El cronista estelar de EL UNIVERSAL, Fernando Ramírez de Aguilar, que firmaba con el seudónimo de Jacobo Dalevuelta, se trasladó a la vieja “casa de dama pobre” donde Rosario había pasado sus últimos años en un oscuro retiro, “en medio de los dolores crueles de una tragedia moral”. Aunque en las contadas entrevistas que concedió había aclarado que no sostuvo nunca relaciones amorosas con Acuña, la seguían culpando del suicidio y la seguían llamando “Rosario la de Acuña”. Los dos amores reales que tuvo en la vida habían muerto trágicamente: el coronel Juan Espinosa, en un duelo; el poeta Manuel M. Flores, consumido por la sífilis.
Ramírez de Aguilar atravesó el viejo jardín de la casa de Tacubaya, lleno de flores y lleno de abandono. En la humilde estancia, ante la caja blanca que guardaba el cadáver de la musa, recordó que apenas un año antes, en una fiesta a la que había acudido la cantante y actriz argentina Berta Singerman, Rosario había mostrado el famoso álbum, e incluso el manuscrito original del “Nocturno”. Cuando Singerman declamó aquellos versos ante el pequeño y familiar auditorio, “casi todos los presentes lloraron, incluso la ancianita”.
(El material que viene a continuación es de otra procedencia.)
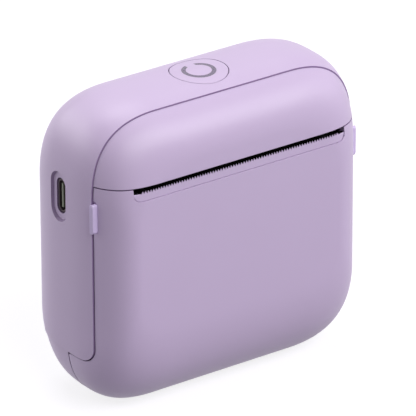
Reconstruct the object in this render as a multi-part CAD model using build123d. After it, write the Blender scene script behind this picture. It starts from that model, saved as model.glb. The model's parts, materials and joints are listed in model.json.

Cuenta Ramírez de Aguilar que, en la sala mortuoria, a un lado de la caja blanca, repitió mentalmente los versos del “Nocturno”, cruzó unas palabras con la hermana de Rosario, Margarita, para recordar la lejana tragedia del 6 de diciembre de 1873, y pudo averiguar que los míticos documentos que habían permanecido guardados durante medio siglo quedarían en manos de Asunción de la Peña, viuda del poeta Enrique Fernández Granados.
Al día siguiente, a las diez de la mañana, un reducido cortejo fúnebre se encaminó al Panteón de Dolores. Lentamente, Rosario volvió a caer en el olvido. De ese día, está por cumplirse un siglo.